Knapper Wohnraum: hohe soziale Sprengkraft
Der knapper werdende Wohnraum für die Anschlussunterbringung Geflüchteter führt nicht nur zu Frust auf allen Seiten - sondern birgt auch das Potenzial für größere soziale Zerwürfnisse, wie ein Fall aus Lörrach anschaulich zeigt. Dort hatte die Stadtverwaltung rund 40 Mieterinnen und Mietern eines Wohnkomplexes zum Auszug bewegen wollen, um Platz für die Unterbringung von rund 100 Geflüchteten zu schaffen. "Wir sollen ausziehen, damit Flüchtlinge untergebracht werden können?", fragten sich die Betroffenen und reagierten zunächst mit Unverständnis auf das Ansinnen der Stadt.

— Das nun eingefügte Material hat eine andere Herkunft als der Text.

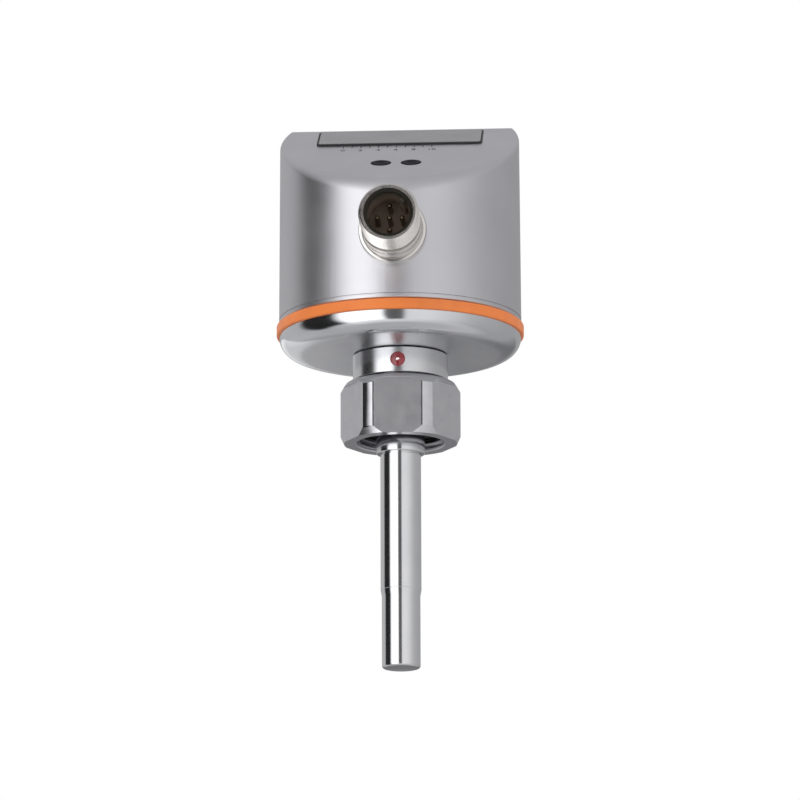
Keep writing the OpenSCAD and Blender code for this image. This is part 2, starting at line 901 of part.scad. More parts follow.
module connector_lock_nut() {
    color([0.78, 0.77, 0.72])
        on_connector(lock_nut_front - lock_nut_t)
            difference() {
                rotate([0, 0, 30])
                    cylinder(r = lock_nut_af / 2 / cos(30), h = lock_nut_t, $fn = 6);
                translate([0, 0, -cut])
                    cylinder(d = shank_d + 2 * fit, h = lock_nut_t + 2 * cut, $fn = turned_fn);
            }
}

// Coloured seal ring with rounded outer edges
module seal_ring() {
    color([0.91, 0.53, 0.28])
        revolve() {
            band(spigot_r + fit, ring_r - ring_edge_r, z_ring, z_head);
            band(spigot_r + fit, ring_r, z_ring + ring_edge_r, z_head - ring_edge_r);
            for (z = [z_ring + ring_edge_r, z_head - ring_edge_r])
                translate([ring_r - ring_edge_r, z]) circle(ring_edge_r, $fn = small_fn);
        }
}

// Polished cap: rounded lower edge, flat floor and a spigot inside the head
module base_cap() {
    corner_r = cap_r - cap_edge_r;
    corner_z = z_cap + cap_edge_r;
    color([0.8, 0.81, 0.82])
        revolve()
            difference() {
                union() {
                    band(0, corner_r, z_cap, z_ring);
                    lower_quarter(corner_r, corner_z, cap_edge_r);
                    band(0, cap_r, corner_z, z_ring);
                    band(0, spigot_r, z_ring - cap_edge_r / 2, z_head + spigot_h);
                }
                band(0, cap_inside_r - cap_fillet_r, z_floor, z_head + spigot_h + cut);
                band(0, cap_inside_r, z_floor + cap_fillet_r, z_head + spigot_h + cut);
                lower_quarter(cap_inside_r - cap_fillet_r, z_floor + cap_fillet_r, cap_fillet_r);
                band(0, stem_thread_d / 2 + fit, z_cap - cut, z_floor + cut);
            }
}

module collar_gasket() {
    color([0.08, 0.08, 0.09])
        revolve() band(
            stem_thread_d / 2 + fit,
            collar_d / 2 - gasket_inset,
            z_cap - collar_gasket_t,
            z_cap
        );
}

// Turned collar, socketed over the end of the stem's neck
module collar() {
    radius = collar_d / 2;
    top = z_cap - collar_gasket_t;
    mark_z = (z_collar + top) / 2;
    color([0.8, 0.81, 0.82])
        difference() {
            revolve()
                difference() {
                    polygon([
                        [stem_thread_d / 2 + fit, z_collar],
                        [radius - collar_chamfer, z_collar],
                        [radius, z_collar + collar_chamfer],
                        [radius, top],
                        [stem_thread_d / 2 + fit, top]
                    ]);
                    band(0, neck_d / 2 + fit, z_collar - cut, z_collar + neck_socket);
                }
            translate([0, -radius + mark_depth, mark_z])
                rotate([90, 0, 0])
                    cylinder(d = mark_d + 2 * fit, h = radius, $fn = 2 * small_fn);
        }
}

// Red glossy plug with a domed face in the front of the collar
module orientation_mark() {
    radius = mark_d / 2;
    top = z_cap - collar_gasket_t;
    crown = mark_dome_r - sqrt(pow(mark_dome_r, 2) - pow(radius, 2));
    color([0.7, 0.08, 0.1])
        translate([0, -collar_d / 2 + mark_depth, (z_collar + top) / 2])
            rotate([90, 0, 0])
                rotate_extrude($fn = 2 * small_fn)
                    intersection() {
                        band(0, radius, 0, mark_depth + crown);
                        translate([0, mark_depth + crown - mark_dome_r])
                            circle(mark_dome_r, $fn = turned_fn);
                    }
}

// Turned stem: thread, neck, shoulder, sealing cone and the sleeve that holds the probe
module stem() {
    top = z_floor + stem_wall_top;
    neck_top = z_collar + neck_socket - fit;
    cone_low_r = cone_top_r - cone_h * tan(cone_angle);
    groove_z = z_cone - cone_h / 2;
    groove_half = seal_wire_r + fit;
    color([0.72, 0.73, 0.75])
        revolve()
            difference() {
                polygon([
                    [0, top],
                    [stem_thread_d / 2 - collar_chamfer, top],
                    [stem_thread_d / 2, top - collar_chamfer],
                    [stem_thread_d / 2, neck_top],
                    [neck_d / 2, neck_top],
                    [neck_d / 2, z_shoulder],
                    [shoulder_d / 2, z_shoulder],
                    [shoulder_d / 2, z_cone],
                    [cone_top_r, z_cone],
                    [cone_low_r, z_cone - cone_h],
                    [sleeve_d / 2, z_cone - cone_h],
                    [sleeve_d / 2, -sleeve_drop + sleeve_chamfer],
                    [sleeve_d / 2 - sleeve_chamfer, -sleeve_drop],
                    [0, -sleeve_drop]
                ]);
                band(seal_groove_r, cone_top_r + cut, groove_z - groove_half, groove_z + groove_half);
                band(0, stem_bore_d / 2, -sleeve_drop - cut, top + cut);
                band(0, tube_seat_r + fit, -sleeve_drop - cut, -sleeve_drop + tube_seat);
            }
}

module stem_washer() {
    color([0.75, 0.75, 0.77])
        revolve() band(
            stem_thread_d / 2 + fit,
            stem_washer_d / 2,
            z_floor,
            z_floor + stem_washer_t
        );
}

module stem_lock_nut() {
    color([0.75, 0.75, 0.77])
        translate([0, 0, z_floor + stem_washer_t])
            difference() {
                cylinder(r = stem_nut_af / 2 / cos(30), h = stem_nut_h, $fn = 6);
                translate([0, 0, -cut])
                    cylinder(d = stem_thread_d + 2 * fit, h = stem_nut_h + 2 * cut, $fn = turned_fn);
            }
}

// Rubber ring in the groove of the sealing cone
module cone_seal() {
    color([0.07, 0.07, 0.08])
        revolve()
            translate([seal_groove_r + fit + seal_wire_r, z_cone - cone_h / 2])
                circle(seal_wire_r, $fn = small_fn);
}

// Nut with turned ends and flats milled up to a small ledge, captive between shoulder and collar
module union_nut() {
    corner_r = nut_corner_d / 2;
    bore_r = nut_minor_d / 2;
    color([0.66, 0.66, 0.7])
        difference() {
            intersection() {
                union() {
                    cylinder(r = nut_af / 2 / cos(30), h = nut_h, $fn = 6);
                    translate([0, 0, nut_h - nut_ledge])
                        cylinder(r = nut_af / 2 / cos(30), h = nut_ledge + cut, $fn = turned_fn);
                }
                revolve() polygon([
                    [0, 0],
                    [nut_face_r, 0],
                    [corner_r, nut_bottom_rise],
                    [corner_r, nut_h - nut_top_rise],
                    [nut_top_r, nut_h],
                    [0, nut_h]
                ]);
            }
            revolve() {
                polygon([
                    [0, -cut],
                    [bore_r + nut_mouth_chamfer + cut, -cut],
                    [bore_r, nut_mouth_chamfer],
                    [bore_r, z_web],
                    [0, z_web]
                ]);
                band(0, bore_r + nut_thread_pitch / 2, z_web - nut_relief_l, z_web);
                band(0, neck_d / 2 + neck_gap, 0, nut_h + cut);
            }
        }
}

// Tube with a thinner end that is seated in the sleeve
module probe_tube() {
    bore_r = probe_d / 2 - tube_wall;
    color([0.8, 0.81, 0.83])
        revolve() {
            band(bore_r, probe_d / 2, z_joint, -sleeve_drop - tube_neck_l);
            band(bore_r, tube_seat_r, z_joint, -sleeve_drop + tube_seat - fit);
        }
}

// Closed sensing tip with a short taper and a spigot inside the tube
module probe_tip() {
    radius = tip_d / 2;
    inner = radius - tip_wall;
    color([0.8, 0.81, 0.83])
        revolve()
            difference() {
                union() {
                    polygon([
                        [0, z_joint - tip_taper_l],
                        [radius, z_joint - tip_taper_l],
                        [probe_d / 2, z_joint],
                        [0, z_joint]
                    ]);
                    band(0, probe_d / 2 - tube_wall - fit, z_joint, z_joint + tip_spigot_l);
                    band(0, radius, z_tip + tip_edge_r, z_joint - tip_taper_l);
                    band(0, radius - tip_edge_r, z_tip, z_tip + tip_edge_r);
                    lower_quarter(radius - tip_edge_r, z_tip + tip_edge_r, tip_edge_r);
                }
                band(0, inner, z_tip + tip_floor, z_joint + tip_spigot_l + cut);
            }
}

// Ceramic plate across the tip's bore
z_substrate = z_tip + tip_floor;
module sensor_substrate() {
    half_w = sqrt(pow(tip_d / 2 - tip_wall - substrate_gap, 2) - pow(substrate_t / 2, 2));
    color([0.93, 0.93, 0.9])
        translate([-half_w, -substrate_t / 2, z_substrate])
            cube([2 * half_w, substrate_t, substrate_l]);
}

module heater_element() {
    color([0.55, 0.35, 0.2])
        translate([-heater_w / 2, substrate_t / 2, z_substrate + heater_t])
            cube([heater_w, heater_t, heater_l]);
}

// The measuring sensor opposite the heater and the reference sensor farther up
module temperature_sensors() {
    color([0.85, 0.85, 0.8])
        for (z = [z_substrate + heater_t + heater_l / 2, z_substrate + reference_rise])
            translate([-sensor_w / 2, -substrate_t / 2 - sensor_t, z - sensor_l / 2])
                cube([sensor_w, sensor_t, sensor_l]);
}

// Four wires from the ceramic plate through the stem to the main board
module sensor_leads() {
    start = z_substrate + substrate_l - lead_solder_l;
    wire_y = -substrate_t / 2 - lead_d / 2;
    color([0.75, 0.2, 0.15])
        for (i = [0:lead_count - 1])
            translate([(i - (lead_count - 1) / 2) * lead_pitch, wire_y, 0]) {
                translate([0, 0, start])
                    cylinder(d = lead_d, h = lead_turn_z - start, $fn = small_fn);
                translate([0, 0, lead_turn_z]) sphere(d = lead_d, $fn = small_fn);
                translate([0, 0, lead_turn_z])
                    rotate([90, 0, 0])
                        cylinder(d = lead_d, h = main_back + wire_y, $fn = small_fn);
            }
}

head_shell();
display_window();
window_gasket();
light_mask();
left_button();
right_button();
button_seals();
tactile_switches();
display_board();
led_bar();
processor_chip();
ribbon_cable();
ribbon_sockets();
main_board();
capacitors();
voltage_regulator();
board_carrier();
connector_shell();
connector_insert();
contact_pins();
connector_gasket();
connector_lock_nut();
seal_ring();
base_cap();
collar_gasket();
collar();
orientation_mark();
stem();
stem_washer();
stem_lock_nut();
cone_seal();
union_nut();
probe_tube();
probe_tip();
sensor_substrate();
heater_element();
temperature_sensors();
sensor_leads();
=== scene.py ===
import json
import math

import bpy
from mathutils import Matrix, Quaternion, Vector

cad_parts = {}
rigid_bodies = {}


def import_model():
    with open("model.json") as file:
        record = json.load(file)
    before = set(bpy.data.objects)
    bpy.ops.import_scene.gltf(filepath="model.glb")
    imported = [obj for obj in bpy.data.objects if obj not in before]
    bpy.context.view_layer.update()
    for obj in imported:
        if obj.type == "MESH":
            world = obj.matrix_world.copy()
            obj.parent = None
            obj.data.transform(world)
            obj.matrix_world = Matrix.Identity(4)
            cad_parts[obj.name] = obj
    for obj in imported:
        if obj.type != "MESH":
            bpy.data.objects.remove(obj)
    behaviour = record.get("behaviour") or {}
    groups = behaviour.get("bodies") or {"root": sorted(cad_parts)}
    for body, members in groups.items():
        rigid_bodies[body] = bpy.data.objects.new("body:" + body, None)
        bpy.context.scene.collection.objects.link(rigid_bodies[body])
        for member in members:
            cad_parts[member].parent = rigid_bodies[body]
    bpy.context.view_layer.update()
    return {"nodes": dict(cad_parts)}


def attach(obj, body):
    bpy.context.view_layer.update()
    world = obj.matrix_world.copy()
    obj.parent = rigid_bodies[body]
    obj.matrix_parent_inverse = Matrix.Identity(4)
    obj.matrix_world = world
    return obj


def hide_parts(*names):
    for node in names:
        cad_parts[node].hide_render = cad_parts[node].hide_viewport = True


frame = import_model()
mm = 0.001
weldDistance = 0.002
# a thread ridge's foot and tip, as shares of its pitch, and its steps per turn
ridgeFoot, ridgeTip, ridgeSteps = 0.92, 0.14, 96
print("frame loaded:", len(frame["nodes"]), "CAD nodes")


# modelling by hand, one step each

def deselectAll():
    for thing in list(bpy.context.selected_objects):
        thing.select_set(False)
    bpy.context.view_layer.objects.active = None


def choose(thing):
    deselectAll()
    thing.select_set(True)
    bpy.context.view_layer.objects.active = thing


def editing(on=True):
    bpy.ops.object.mode_set(mode="EDIT" if on else "OBJECT")


def selectAll():
    bpy.ops.mesh.select_all(action="SELECT")


def named(name):
    thing = bpy.context.object
    thing.name = thing.data.name = name
    return thing


def copied(thing):
    choose(thing)
    bpy.ops.object.duplicate()
    return bpy.context.object


def deselectParts(kind):
    editing()
    bpy.ops.mesh.select_mode(type=kind)
    bpy.ops.mesh.select_all(action="DESELECT")
    editing(False)


def selectFaces(thing, wanted):
    # wanted(centre, normal) picks the faces, in metres
    deselectParts("FACE")
    for face in thing.data.polygons:
        face.select = bool(wanted(face.center, face.normal))
    editing()


def selectEdges(thing, wanted):
    # wanted(start, end) picks the edges, in metres
    deselectParts("EDGE")
    points = thing.data.vertices
    for edge in thing.data.edges:
        edge.select = bool(wanted(*[points[i].co for i in edge.vertices]))
    editing()


def applied(thing, kind, **settings):
    choose(thing)
    step = thing.modifiers.new(kind.lower(), kind)
    for key, value in settings.items():
        setattr(step, key, value)
    bpy.ops.object.modifier_apply(modifier=step.name)
    return thing


def carved(thing, cutter, operation="DIFFERENCE"):
    applied(thing, "BOOLEAN", operation=operation, solver="EXACT", object=cutter)
    bpy.data.objects.remove(cutter)
    return thing


def bevelled(thing, width, segments=2, angle=35):
    return applied(
        thing, "BEVEL", width=width * mm, segments=segments, limit_method="ANGLE",
        angle_limit=math.radians(angle), use_clamp_overlap=True, miter_outer="MITER_ARC",
    )


def smoothed(thing, angle=32):
    choose(thing)
    bpy.ops.object.shade_smooth_by_angle(angle=math.radians(angle))
    return applied(thing, "WEIGHTED_NORMAL", mode="FACE_AREA", weight=60, keep_sharp=True)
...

Der Fall schlug medial Wellen, bis selbst die Bundesvorsitzende der AfD, Alice Weidel, das Vorgehen der Stadt kritisierte. Lörrachs Oberbürgermeister Jörg Lutz (parteilos) verteidigte den umstrittenen Plan: Die betroffenen Wohnungen stammten aus den 1950er-Jahren und sollten aufgrund ihres Zustandes ohnehin in den kommenden Jahren abgerissen und neu gebaut werden. Dass der dadurch frei werdende, aber nur vorübergehend nutzbare Wohnraum zur Unterbringung von Geflüchteten genutzt werde, sei zurzeit unumgänglich, führte ein Sprecher aus. Den Mieterinnen und Mietern sollten demnach neue Wohnungen zur Verfügung gestellt werden. Der Vorfall tauge nicht zum Skandal, versicherte Lörrachs OB Lutz. Mit Sicherheit führt er jedoch die soziale Sprengkraft vor Augen, die Verteilungskämpfe um zunehmend knappen Wohnraum entwickeln können.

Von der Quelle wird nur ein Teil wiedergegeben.